Bearden sought to give the African-American experience a universal, monumental, and Classical representation: he would often recast Classical events with African-American subjects, drawing the political injustices of his time into a universal, allegorical context. He depicted jazz musicians, monumental subjects, nudes, or mythological characters set against abstract, fragmented backgrounds. Each of his collages integrated images painted in gouache, watercolors, oil paints, which he would then fix to paper or canvas.
“Practically all great artists accept the influence of others. But… the artist with vision… by integrating what he has learned with his own experiences… molds something distinctly personal.” – Romare Bearden
In 1971, the Museum of Modern Art held a retrospective exhibition of Bearden’s work. Numerous museum shows and exhibitions showcased his paintings, prints, and public murals and mosaics, but Bearden was best-known for his collage pieces. He said that he used collage because “he felt that art portraying the lives of African Americans did not give full value to the individual… In doing so he was able to combine abstract art with real images so that people of different cultures could grasp the subject matter of the African American culture: The people. This is why his theme always exemplified people of color.” In 1987, Bearden was awarded the National Medal of Arts.
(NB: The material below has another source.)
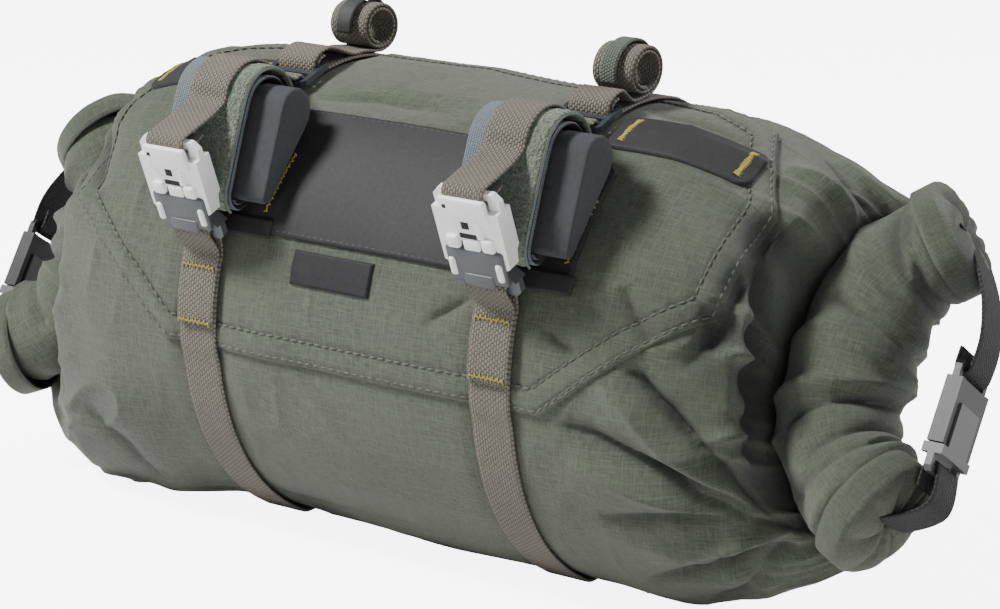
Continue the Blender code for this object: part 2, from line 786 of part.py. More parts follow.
def box(halfWidth, low, high):
    return [(-halfWidth, low), (halfWidth, low), (halfWidth, high), (-halfWidth, high)]


def clipped(halfWidth, low, high, corner):
    return [(-halfWidth + corner, low), (halfWidth - corner, low), (halfWidth, low + corner),
            (halfWidth, high - corner), (halfWidth - corner, high), (-halfWidth + corner, high),
            (-halfWidth, high - corner), (-halfWidth, low + corner)]


def makeLocks():
    lock, out, along = lockFrame()
    half = LOCK_LENGTH / 2
    slotHalf = STRAP_WIDTH / 2 + GAP * 2
    front = -half + LOCK_BAR
    middle = -half + LOCK_BAR / 2 + LOCK_MIDDLE
    slots = [box(slotHalf, front, middle - LOCK_BAR / 2), box(slotHalf, middle + LOCK_BAR / 2, half - LOCK_BAR)]
    for name, (x, coil) in STRAPS.items():
        place = placer(x, lock, along, out)
        frameOutline("ladder_lock_" + name, clipped(LOCK_WIDTH / 2, -half, half, 0.002), slots,
                     LOCK_BAR, place, "lock_plastic")


def makeBuckles():
    low, high, outward, lean = buckleFrame()
    bar = BUCKLE_BAR
    half = BUCKLE_WIDTH / 2
    slotHalf = STRAP_WIDTH / 2 + GAP * 2
    slot = 0.0046
    split = BUCKLE_LOWER - bar / 2
    end = BUCKLE_UPPER + BUCKLE_LOWER - bar * 1.5
    prong = 0.0045
    reach = 0.013
    notch = prong + GAP
    for name, (x, coil) in STRAPS.items():
        place = placer(x, low, lean, outward)
        lower = [(-half + 0.002, -bar / 2), (half - 0.002, -bar / 2), (half, -bar / 2 + 0.002), (half, bar / 2 + slot),
                 (half - notch, split - reach - GAP), (half - notch, split), (-half + notch, split),
                 (-half + notch, split - reach - GAP), (-half, bar / 2 + slot), (-half, -bar / 2 + 0.002)]
        frameOutline("buckle_lower_" + name, lower, [box(slotHalf, bar / 2, bar / 2 + slot)], BUCKLE_THICK * 0.8,
                     place, "grey_plastic", (box(half * 2, -bar, bar / 2 + slot - GAP), bar))
        top = split + GAP
        upper = [(-half, top - reach * 0.8), (-half + prong, top - reach), (-half + prong, top), (half - prong, top),
                 (half - prong, top - reach), (half, top - reach * 0.8), (half, end + bar / 2 - 0.003),
                 (half - 0.003, end + bar / 2), (-half + 0.003, end + bar / 2), (-half, end + bar / 2 - 0.003)]
        frameOutline("buckle_upper_" + name, upper, [box(slotHalf, end - bar / 2 - slot, end - bar / 2)], BUCKLE_THICK,
                     place, "white_plastic", (box(half * 2, end - bar / 2 - slot + GAP, end + bar), bar))


def makeKeepers():
    radius = COIL_RADIUS + STRAP_THICK / 2 + GAP + KEEPER_THICK / 2
    for name, (x, coil) in STRAPS.items():
        out, along = frameAt(coil)
        center = skinFlat(coil, STRAP_MID + LAYER_STEP + COIL_REST + COIL_RADIUS)
        start = math.degrees(math.atan2(-out.y, -out.x))
        path = arcPath(center, radius, start + 35.0, start + 290.0, 9)
        ribbon("tail_keeper_" + name, path, KEEPER_THICK, x, KEEPER_WIDTH, "rubber")


def bowSpace(side, x, across, up):
    """Space point from an end's own coordinates: x, along the mouth, and across it."""
    sign, out, shift, half = MOUTHS[side]
    point = Vector((x, 0.0, 0.0)) + MOUTH_ALONG * (across + shift)
    point += MOUTH_UP * (out + STRAP_SHIFT[side] + up)
    point.x *= sign
    return point


def makeClosures():
    """Closure straps from the rolled ends, joined by a side release buckle."""
    slotHalf = CLOSURE_WIDTH / 2 + GAP * 2
    split = CLASP_SHIFT + CLASP_LENGTH * (0.5 - CLASP_SPLIT)
    low = CLASP_SHIFT - CLASP_LENGTH / 2
    high = CLASP_SHIFT + CLASP_LENGTH / 2
    bar = CLASP_BAR
    slot = CLASP_SLOT
    width = CLASP_WIDTH / 2
    inside = width - CLASP_PRONG
    notch = inside - GAP
    tip = split - CLASP_REACH
    for side, (sign, out, shift, half) in MOUTHS.items():
        arm = bowPoint(side, -1.0)[0].x
        reach = ROLL_RADIUS * ROLL_WIDE * math.cos(math.radians(MOUTH_BEND_LOWER))
        face = arm + reach + CLASP_THICK / 2 + CLASP_CLEAR

        def place(u, v, w, side=side, face=face):
            return bowSpace(side, face + w, v, u)

        female = [(-width + 0.002, low), (width - 0.002, low), (width, low + 0.002), (width, tip - GAP),
                  (notch, tip - GAP), (notch, split), (-notch, split), (-notch, tip - GAP), (-width, tip - GAP),
                  (-width, low + 0.002)]
        frameOutline("clasp_female_" + side, female, [box(slotHalf, low + bar, low + bar + slot)], CLASP_THICK,
                     place, "clasp_plastic", (box(width * 2, low - bar, low + bar + slot - GAP), bar))
        top = split + GAP
        male = [(-width, tip + GAP), (-inside, tip + GAP), (-inside, top), (inside, top), (inside, tip + GAP),
                (width, tip + GAP), (width, high - 0.002), (width - 0.002, high), (-width + 0.002, high),
                (-width, high - 0.002)]
        frameOutline("clasp_male_" + side, male, [box(slotHalf, high - bar - slot, high - bar)], CLASP_THICK * 0.8,
                     place, "clasp_plastic", (box(width * 2, high - bar - slot + GAP, high + bar), bar))
        for name, direction, end in (("lower_", -1, low), ("upper_", 1, high)):
            point = bowPoint(side, direction)[0]
            turn = math.radians(MOUTH_BEND_UPPER if direction > 0 else MOUTH_BEND_LOWER)
            tangent = Vector((math.sin(turn), math.cos(turn) * direction))
            start = Vector((point.x, point.dot(MOUTH_ALONG) - shift))
            barCenter = Vector((face, end - direction * bar / 2))
            loop = loopRadius(bar, CLOSURE_THICK)
            rim = Vector((tangent.y, -tangent.x)) * ROLL_RADIUS * ROLL_WIDE
            path = [start + tangent * GAP]
            path.append(start + tangent * CLOSURE_LEAD)
            if direction > 0:
                path.append(start + rim + tangent * CLOSURE_LEAD)
            path.append(Vector((face + loop, end + direction * 0.012)))
            for angle in (0.0, 36.0, 72.0, 108.0, 144.0, 180.0):
                turn = math.radians(angle)
                path.append(barCenter + Vector((math.cos(turn), -direction * math.sin(turn))) * loop)
            path.append(Vector((face - loop, end + direction * 0.006)))
            closureRibbon("closure_strap_" + name + side, path, side)


def closureRibbon(name, path, side):
    one = offsetPath(path, CLOSURE_THICK / 2)
    two = offsetPath(path, -CLOSURE_THICK / 2)
    bm = bmesh.new()
    low = -CLOSURE_WIDTH / 2
    first = [bm.verts.new(bowSpace(side, point.x, point.y, low)) for point in one]
    second = [bm.verts.new(bowSpace(side, point.x, point.y, low)) for point in two]
    faces = []
    for index in range(len(path) - 1):
        faces.append(bm.faces.new((first[index], first[index + 1], second[index + 1], second[index])))
    grown = bmesh.ops.extrude_face_region(bm, geom=faces)
    verts = [item for item in grown["geom"] if isinstance(item, bmesh.types.BMVert)]
    bmesh.ops.translate(bm, verts=verts, vec=MOUTH_UP * CLOSURE_WIDTH)
    addObject(name, meshFrom(name, bm), "dark_webbing")


def standOnGround():
    """Moves the whole bag so that it stands at z = 0 with its box centered on the origin."""
    bpy.context.view_layer.update()
    graph = bpy.context.evaluated_depsgraph_get()
    low = [1.0e9] * 3
    high = [-1.0e9] * 3
    for obj in PARTS.objects:
        if obj.type != "MESH":
            continue
        shown = obj.evaluated_get(graph)
        for vertex in shown.data.vertices:
            for axis, value in enumerate(shown.matrix_world @ vertex.co):
                low[axis] = min(low[axis], value)
                high[axis] = max(high[axis], value)
    BASE.location = (-(low[0] + high[0]) / 2, -(low[1] + high[1]) / 2, -low[2])
    bpy.context.view_layer.update()


clearScene()
MADE = makeMaterials()
PARTS = bpy.data.collections.new(COLLECTION)
CUTTERS = bpy.data.collections.new("cutters")
bpy.context.scene.collection.children.link(PARTS)
bpy.context.scene.collection.children.link(CUTTERS)
BASE = bpy.data.objects.new("bag_base", None)
PARTS.objects.link(BASE)

makeBody()
for end in MOUTHS:
    makeRolledMouth(end)
makePanels()
makeStraps()
makeRolls()
makeLocks()
makeBuckles()
makeKeepers()
makeClosures()
standOnGround()
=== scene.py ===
import math

import bpy
import numpy as np
from mathutils import Matrix, Vector


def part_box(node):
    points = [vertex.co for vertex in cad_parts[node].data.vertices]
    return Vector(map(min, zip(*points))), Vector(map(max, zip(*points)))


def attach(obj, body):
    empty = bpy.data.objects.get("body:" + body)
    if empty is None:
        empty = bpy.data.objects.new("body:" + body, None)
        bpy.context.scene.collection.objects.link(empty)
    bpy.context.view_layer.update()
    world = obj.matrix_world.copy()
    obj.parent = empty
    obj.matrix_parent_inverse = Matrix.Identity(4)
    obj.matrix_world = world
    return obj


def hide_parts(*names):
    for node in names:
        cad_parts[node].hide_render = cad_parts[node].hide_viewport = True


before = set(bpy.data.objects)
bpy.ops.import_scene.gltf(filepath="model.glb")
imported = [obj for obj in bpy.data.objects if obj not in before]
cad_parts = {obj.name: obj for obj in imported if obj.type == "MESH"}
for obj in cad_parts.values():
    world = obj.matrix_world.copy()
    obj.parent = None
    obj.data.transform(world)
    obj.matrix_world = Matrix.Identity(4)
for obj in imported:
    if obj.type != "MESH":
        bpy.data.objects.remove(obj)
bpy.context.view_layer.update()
print("frame loaded")

# The bag's own shape, as the frame has it: metres, degrees from the front towards the top
bag = {
    "halfDepth": 0.096,
    "halfHeight": 0.103,
    "flat": 0.095,
    "straight": 0.100,
    "shoulder": 0.174,
    "drop": 0.018,
    "power": 2.5,
    "bulgeLeft": 0.010,
    "bulgeRight": 0.003,
    "bulgeAngle": -60.0,
    "bulgeSpread": 75.0,
    "tuckLeft": 0.010,
    "tuckRight": 0.044,
    "tuckAngle": -122.0,
    "tuckSpread": 64.0,
    "seam": -56.25,
    "round": 0.0985,
}
strapX = {"left": -0.079, "right": 0.075}
coilAngle = {"left": 100.0, "right": 90.0}

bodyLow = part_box("bag_body")[0]
strapLow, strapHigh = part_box("compression_strap_left")
base = np.array([
    (strapLow[0] + strapHigh[0]) / 2 - strapX["left"],
    bodyLow[1] + bag["halfDepth"],
    bodyLow[2] + bag["flat"],
])


# numbers and meshes
def smoothStep(value):
    value = np.clip(value, 0.0, 1.0)
    return value * value * (3.0 - 2.0 * value)


def unit(vectors):
    return vectors / np.maximum(np.linalg.norm(vectors, axis=-1, keepdims=True), 1e-12)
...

Romare Bearden died on March 12, 1988 at the age of 75. The New York Times described Bearden in its obituary as “one of America’s pre-eminent artists” and “the nation’s foremost collagist.” Two years after his death, the Romare Bearden Foundation was founded. This non-profit organization not only serves as Bearden’s official estate, but also helps “to preserve and perpetuate the legacy of this preeminent American artist.”